It really should be 9 to 5’s moment. In the almost 40 years since the blockbuster comedy about three secretaries turning the tables on their sexist-pig boss was released, issues of gender equality and workplace harassment have never been so relevant.
And yet the cartoonish way this Dolly Parton-engineered 2008 stage version – which had a short Broadway run but fared better in this year’s West End revival – handles its sexual politics, and draws on the sex-pest antics for comic mileage, means it adds little to the discussion. Instead it rides on breezy charm and the affection audiences have for the original film and its larger-than-life star.
Parton looms large over proceedings, literally in the case of the show’s filmed inserts. Her bold and brassy self-confidence is channelled by director Jeff Calhoun and choreographer Lisa Stevens, who marshal the ensemble slickly.
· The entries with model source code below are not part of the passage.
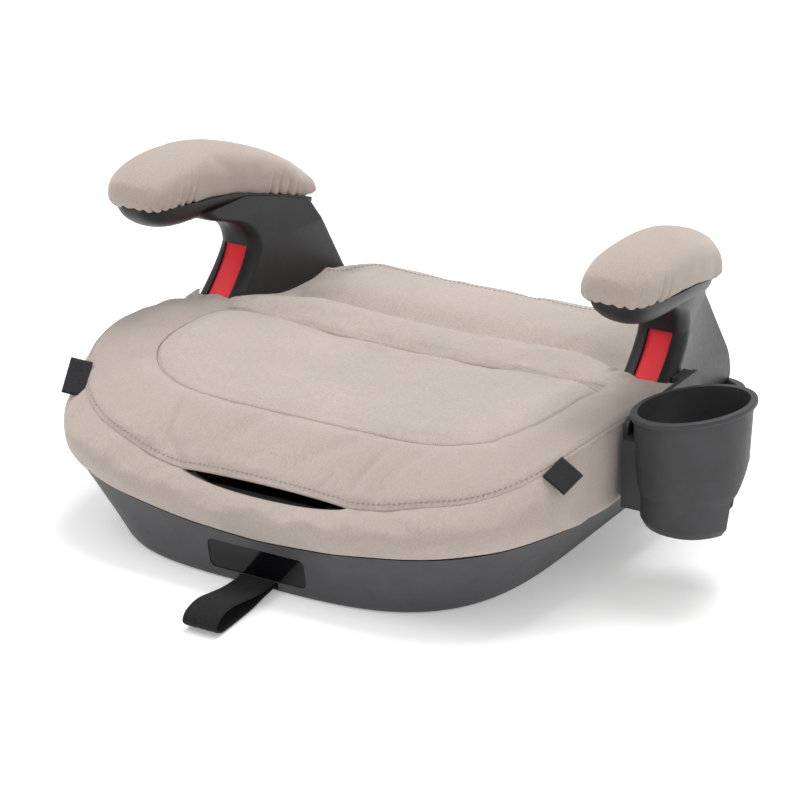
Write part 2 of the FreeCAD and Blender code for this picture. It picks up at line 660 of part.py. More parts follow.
def latch_frame():
    """Cross bar and two rectangular tubes that carry the connectors."""
    bar = box((-LATCH_X - TUBE_W / 2, LATCH_X + TUBE_W / 2), CROSS_Y, (TUBE_Z, TUBE_Z + TUBE_H))
    pieces = [bar]
    for side in (1, -1):
        x = side * LATCH_X
        pieces.append(box((x - TUBE_W / 2, x + TUBE_W / 2), (CROSS_Y[0], HOUSING_Y[0]), (TUBE_Z, TUBE_Z + TUBE_H)))
    frame = fuse(pieces)
    hollow_w, hollow_z = TUBE_W / 2 - 1.5, (TUBE_Z + 1.5, TUBE_Z + TUBE_H - 1.5)
    for side in (1, -1):
        x = side * LATCH_X
        frame = frame.cut(box((x - hollow_w, x + hollow_w), (CROSS_Y[1] + 2, HOUSING_Y[0] + 1), hollow_z))
    seat = box((-10, 10), (CROSS_Y[0] - 1, CROSS_Y[1] + 1), (TUBE_Z - 1, RACK_Z[1] + TOOTH_H + 0.05))
    return frame.cut(seat)


def carriage_rails():
    return Part.makeCompound([box((side * LATCH_X - 6, side * LATCH_X + 6), (18, 106), (WALL, TUBE_Z - 0.4))
                              for side in (1, -1)])


def at_side(side, x):
    return side * LATCH_X + x


def latch_housing(side):
    half = HOUSING_W / 2
    x0, x1 = at_side(side, -half), at_side(side, half)
    shell = box((x0, x1), HOUSING_Y, HOUSING_Z)
    shell = shell.makeFillet(2.0, [e for e in shell.Edges if e.BoundBox.ZMin > HOUSING_Z[1] - 0.1])
    shell = shell.cut(box((x0 + 2.5, x1 - 2.5), (HOUSING_Y[0] + 2.5, HOUSING_Y[1] - 2.5),
                          (HOUSING_Z[0] + 2.5, HOUSING_Z[1] - 2.5)))
    ledge = box((x0 + 2, x1 - 2), (HOUSING_Y[0] + 2, BUTTON_Y + 4.5), (44.2, 45.0))
    shell = fuse([shell, ledge])
    x = at_side(side, 0)
    shell = shell.cut(cylinder(3.4, (x, BUTTON_Y, 40), (0, 0, 1), 8))
    shell = shell.cut(box((x - 8.4, x + 8.4), (BUTTON_Y - 6.4, BUTTON_Y + 6.4), (48, 60)))
    shell = shell.cut(box((x0 - 1, x1 + 1), (HOUSING_Y[1] - MOUTH_DEPTH, HOUSING_Y[1] + 1), MOUTH_Z))
    return shell.cut(cylinder(2.55, (x0 - 1, JAW_PIVOT[0], JAW_PIVOT[1]), (1, 0, 0), HOUSING_W + 2))


def latch_jaw(side):
    y, z = JAW_PIVOT
    outline = [(y - 14, z - 1), (y - 14, z + 2.6), (y - 4, z + 4.0), (y + 6, z + 4.2), (y + 29, z + 1.5),
               (y + 34, z - 3), (y + 34, z - 11.5), (y + 30, z - 12.5), (y + 28, z - 4), (y + 4, z - 4.5)]
    x = at_side(side, 0)
    jaw = prism_x(side_polygon(outline), (x - 4, x + 4))
    return jaw.cut(cylinder(2.55, (x - 10, y, z), (1, 0, 0), 20))


def jaw_pin(side):
    half = HOUSING_W / 2
    return cylinder(2.5, (at_side(side, -half), JAW_PIVOT[0], JAW_PIVOT[1]), (1, 0, 0), HOUSING_W)


def release_button(side):
    x = at_side(side, 0)
    head = box((x - 8, x + 8), (BUTTON_Y - 6, BUTTON_Y + 6), (52, 57))
    head = head.makeFillet(1.2, [e for e in head.Edges if e.BoundBox.ZMin > 56.9])
    return fuse([head, cylinder(3.0, (x, BUTTON_Y, 43.8), (0, 0, 1), 9.2)])


def jaw_spring(side):
    return coil(4.4, 0.45, (at_side(side, 0), BUTTON_Y, 45.6), (0, 0, 1), 5.8, 3.4)


# ---------------------------------------------------------------- all pieces
def build():
    nodes = {}
    nodes["base_shell"] = base_shell()
    nodes["seat_shell"] = seat_shell()
    nodes["seat_foam"] = seat_foam()
    nodes["seat_cover"] = seat_cover(nodes["seat_shell"], nodes["seat_foam"])
    nodes["badge_plate"] = badge_plate()
    nodes["shell_screws"] = Part.makeCompound([screw(x, y, 3.4, 44) for x, y in SCREW_SPOTS])

    arm = arm_solid()
    foam = armrest_foam(arm)
    right = {"armrest_post": armrest_post(), "armrest_body": armrest_body(arm), "armrest_foam": foam,
             "armrest_cover": armrest_cover(arm, foam), "belt_guide": belt_guide()}
    for name, shape in right.items():
        nodes[name + "_right"] = shape
        nodes[name + "_left"] = mirrored(shape)
    nodes["armrest_screws"] = armrest_screws()
    for label, tag in SIDE_TAGS.items():
        nodes["side_tag_" + label] = side_tag(nodes["seat_cover"], *tag)

    nodes["cup_holder"] = cup_holder()
    nodes["cup_holder_bracket"] = cup_holder_bracket()

    nodes["release_strap"] = release_strap()
    nodes["release_slider"] = release_slider()
    nodes["slider_guide"] = slider_guide()
    nodes["slider_spring"] = coil(3.2, 0.5, (0, -156.4, 12.2), (0, 1, 0), 27.8, 9)
    nodes["lock_pawl"] = lock_pawl()
    nodes["pawl_pin"] = cylinder(PIN_R, (-22, 0, PAWL_PIVOT_Z), (1, 0, 0), 44)
    nodes["pawl_pull_pin"] = cylinder(2.0, (-17, 0, PAWL_PIN_Z), (1, 0, 0), 34)
    nodes["pawl_spring"] = coil(4.6, 0.3, (17.5, 0, PAWL_PIVOT_Z), (1, 0, 0), 1.0, 1.25)

    nodes["latch_frame"] = latch_frame()
    nodes["latch_rack"] = latch_rack()
    nodes["carriage_rails"] = carriage_rails()
    for side, label in ((1, "right"), (-1, "left")):
        nodes["latch_housing_" + label] = latch_housing(side)
        nodes["latch_jaw_" + label] = latch_jaw(side)
        nodes["jaw_pin_" + label] = jaw_pin(side)
        nodes["jaw_spring_" + label] = jaw_spring(side)
        nodes["release_button_" + label] = release_button(side)
    return nodes


def main():
    os.makedirs("parts", exist_ok=True)
    for name, shape in build().items():
        print(f"{name:24s} valid {shape.isValid()} solids {len(shape.Solids)} volume {shape.Volume / 1000:8.2f} cm3",
              [round(v, 1) for v in (shape.BoundBox.XMin, shape.BoundBox.XMax, shape.BoundBox.YMin,
                                     shape.BoundBox.YMax, shape.BoundBox.ZMin, shape.BoundBox.ZMax)])
        shape.exportStep(f"parts/{name}.step")


main()
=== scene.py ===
import json
import math

import bmesh
import bpy
import numpy as np
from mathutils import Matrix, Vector


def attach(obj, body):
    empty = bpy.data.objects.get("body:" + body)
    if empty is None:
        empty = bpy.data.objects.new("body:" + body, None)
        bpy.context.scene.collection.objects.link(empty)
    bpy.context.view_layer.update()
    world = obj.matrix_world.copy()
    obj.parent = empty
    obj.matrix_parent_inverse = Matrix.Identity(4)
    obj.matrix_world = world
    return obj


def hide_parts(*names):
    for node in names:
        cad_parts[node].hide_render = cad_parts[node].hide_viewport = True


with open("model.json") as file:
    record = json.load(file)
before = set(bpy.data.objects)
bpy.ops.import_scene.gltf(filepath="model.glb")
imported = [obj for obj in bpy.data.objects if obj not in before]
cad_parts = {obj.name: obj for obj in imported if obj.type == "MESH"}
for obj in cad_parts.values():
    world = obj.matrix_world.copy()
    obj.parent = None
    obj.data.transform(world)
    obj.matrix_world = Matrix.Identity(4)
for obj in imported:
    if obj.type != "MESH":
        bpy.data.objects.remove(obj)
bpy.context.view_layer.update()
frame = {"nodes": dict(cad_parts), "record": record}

MM = 0.001
NODES = frame["nodes"]

# ---------------------------------------------------------------- named sizes, in millimetres
Y_MID = -4.0                       # where the round front turns into the straight sides
# plan outlines: half width, front y, rear y, squareness of the front, squareness of the rear corners
INSET = (155.0, -121.0, 22.0, 4.0, 9.0)         # seam round the centre panel
SEAM = (200.0, -176.0, 157.0, 3.4, 8.0)         # perimeter seam
BULGE = (201.5, -193.0, 187.0, 4.1, 9.0)        # fullest line of the side skirt
BASE_LOW, BASE_HIGH = (157.5, -182.5, 178.0, 4.1, 9.0), (200.0, -193.5, 190.0, 4.3, 9.0)
BASE_Z = (4.0, 66.0)                            # heights of those two outlines of the plastic base
LIP_FRONT_Z, LIP_SLOPE = 36.0, 0.063            # top edge of the plastic base
LIP_RISE = [(0, 1.4), (6, 2.2), (18, 5), (28, 9.5), (37, 13), (45, 16), (52, 16.6), (58, 15.2), (68, 6.6),
            (78, 0.8), (88, 0), (180, 0)]       # (degrees from the front, how much higher the lip is)
MIDDLE_Z = 107.0
INSET_Z = [(0, 105), (38, 105), (52, 108.5), (58, 112), (64, 114.5), (73, 115.5), (83, 115), (93, 112),
           (98, 109), (120, 107.5), (180, 107.5)]  # (degrees from the front, height of the inset seam)
SEAM_Z = [(0, 73.5), (20, 73.5), (27, 75.5), (36, 82.5), (44, 87.5), (52, 96), (57, 102), (62, 108),
          (67, 112), (75, 114.5), (83, 113), (90, 110), (104, 107.5), (122, 108), (140, 107), (180, 106)]
CHANNEL_Y, CHANNEL_CURVE = 80.0, 8.0            # sewn channel across the rear of the seat
POST_TOP_Z, POST_FRONT_Y = 139.0, 63.5          # armrest post: top, and front face there
POST_SWEEP = (0.163, 1.45)                      # how its front runs forward below the top: factor, power
POST_INNER = (156.5, 150.0)                     # inner face at the front and at the rear
POST_OUTER, POST_CORNER = 196.5, 12.0           # outer face at the front, and its corner radius
POST_TUCK_Z, POST_TUCK = 80.0, 11.0             # below this height the outer face draws in
SLIT_HALF = 65.0                                # hand hold opening in the front seam
SLIT_RISE, SLIT_DROP = 2.5, 5.5

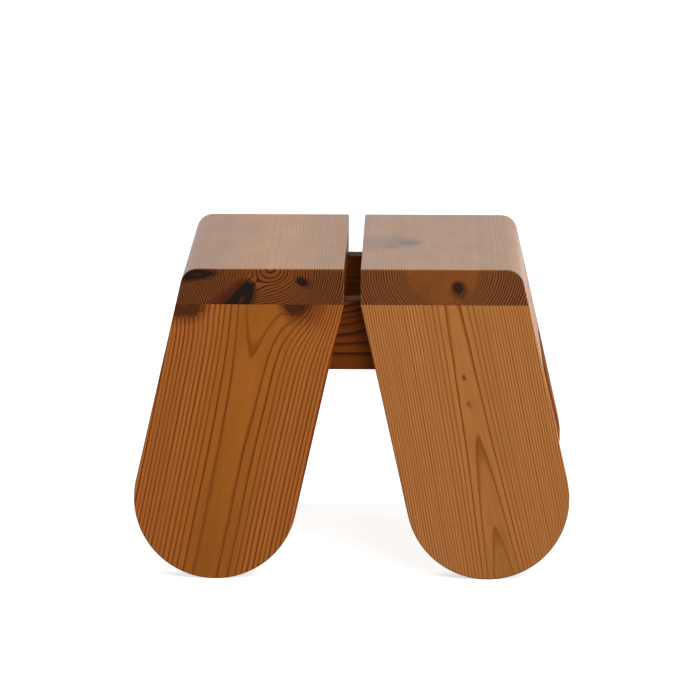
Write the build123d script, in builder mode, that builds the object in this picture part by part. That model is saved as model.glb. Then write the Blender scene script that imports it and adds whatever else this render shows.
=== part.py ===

The set and the video backdrops, from Tom Rogers and Nina Dunn, are executed with total precision.
None of Parton’s supplementary songs can match the incessant catchiness or lyrical dexterity of the title number, although Backwoods Barbie – winningly sung by Georgina Castle as Parton’s doppelganger Doralee – comes closest.
Love Island winner Amber Davies proves her position is no stunt casting, bringing a sweetness to new girl Judy and wringing every note out of the Defying Gravity-like Get Out and Stay Out. She combines to great effect with Louise Redknapp’s redoubtable Violet, while new additions to this touring production Sean Needham and Lucinda Lawrence equally impress as loathsome boss Franklin and his lovelorn assistant Roz.